__Stated exercise__:
Scan the lines below for the string "Continue" and copy every one that has it.

__Dataset records__:
= = = = = = =
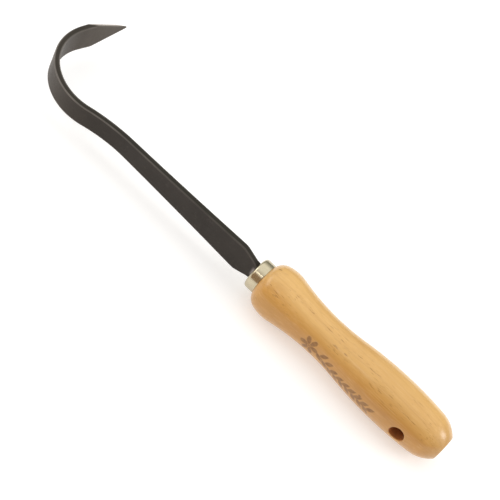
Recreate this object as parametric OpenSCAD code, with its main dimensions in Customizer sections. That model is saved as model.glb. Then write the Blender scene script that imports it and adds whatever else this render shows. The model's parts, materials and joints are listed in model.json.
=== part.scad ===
= = = = = = =
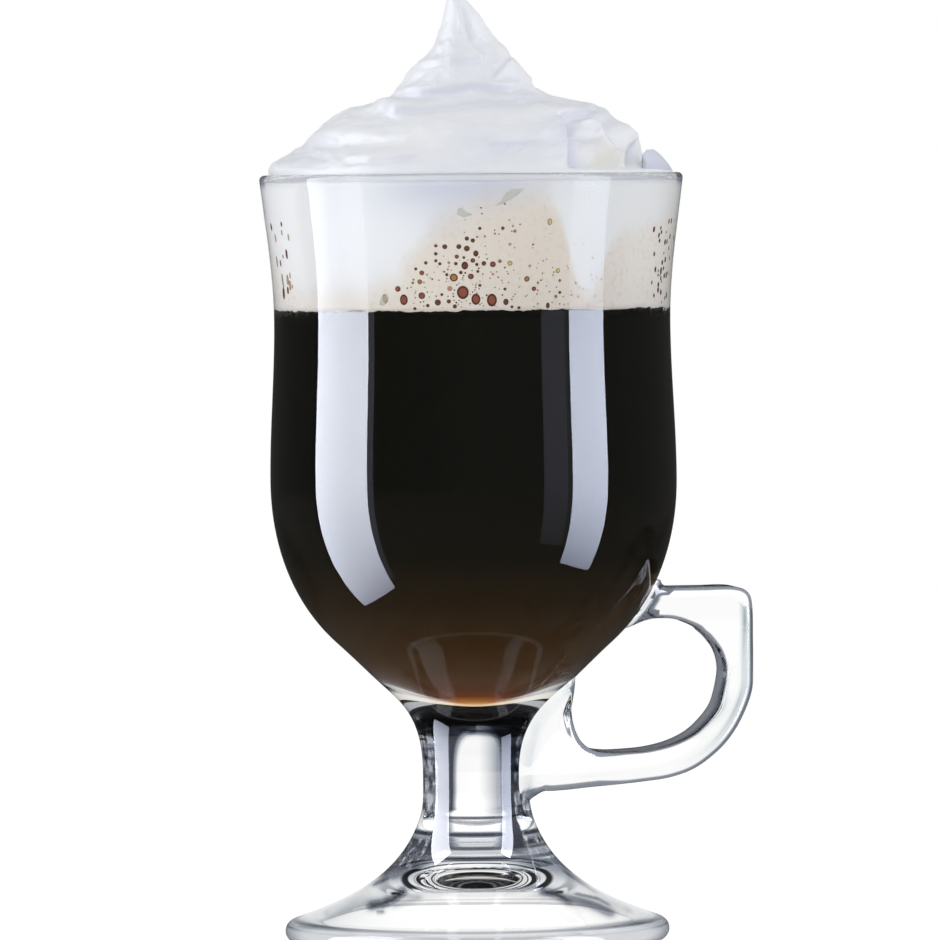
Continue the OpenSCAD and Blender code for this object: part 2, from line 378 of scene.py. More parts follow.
= = = = = = =
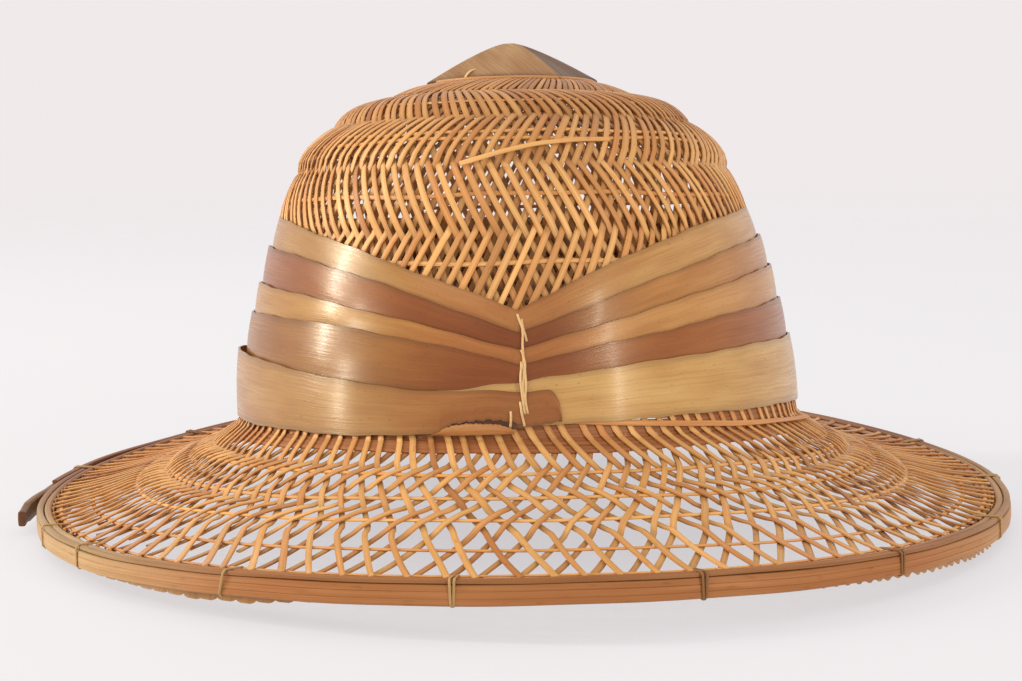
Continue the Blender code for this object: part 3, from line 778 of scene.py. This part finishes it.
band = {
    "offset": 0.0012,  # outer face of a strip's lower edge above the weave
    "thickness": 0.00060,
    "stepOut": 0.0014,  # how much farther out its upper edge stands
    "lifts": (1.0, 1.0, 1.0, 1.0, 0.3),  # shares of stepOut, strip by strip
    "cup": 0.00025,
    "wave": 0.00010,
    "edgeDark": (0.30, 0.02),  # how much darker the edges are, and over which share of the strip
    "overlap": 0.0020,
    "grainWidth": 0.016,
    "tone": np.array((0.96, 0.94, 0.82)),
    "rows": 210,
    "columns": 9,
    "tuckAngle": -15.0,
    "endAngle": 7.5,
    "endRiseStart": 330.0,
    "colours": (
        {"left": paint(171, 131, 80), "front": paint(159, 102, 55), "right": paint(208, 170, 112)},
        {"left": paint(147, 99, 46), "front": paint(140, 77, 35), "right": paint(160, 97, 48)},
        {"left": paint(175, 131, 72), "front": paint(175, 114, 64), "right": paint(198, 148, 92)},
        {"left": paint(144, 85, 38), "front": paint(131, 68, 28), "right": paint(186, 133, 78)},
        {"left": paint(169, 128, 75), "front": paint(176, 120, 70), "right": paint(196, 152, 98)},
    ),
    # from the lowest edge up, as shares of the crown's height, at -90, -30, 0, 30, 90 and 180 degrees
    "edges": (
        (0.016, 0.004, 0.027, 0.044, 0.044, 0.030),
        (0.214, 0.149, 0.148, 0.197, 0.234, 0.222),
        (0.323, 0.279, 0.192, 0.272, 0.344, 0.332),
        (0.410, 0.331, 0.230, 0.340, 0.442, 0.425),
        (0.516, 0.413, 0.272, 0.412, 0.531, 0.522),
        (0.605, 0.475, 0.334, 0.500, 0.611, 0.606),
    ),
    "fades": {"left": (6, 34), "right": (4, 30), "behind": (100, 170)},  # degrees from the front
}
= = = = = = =
__Final answer__:
Continue the OpenSCAD and Blender code for this object: part 2, from line 378 of scene.py. More parts follow.
Continue the Blender code for this object: part 3, from line 778 of scene.py. This part finishes it.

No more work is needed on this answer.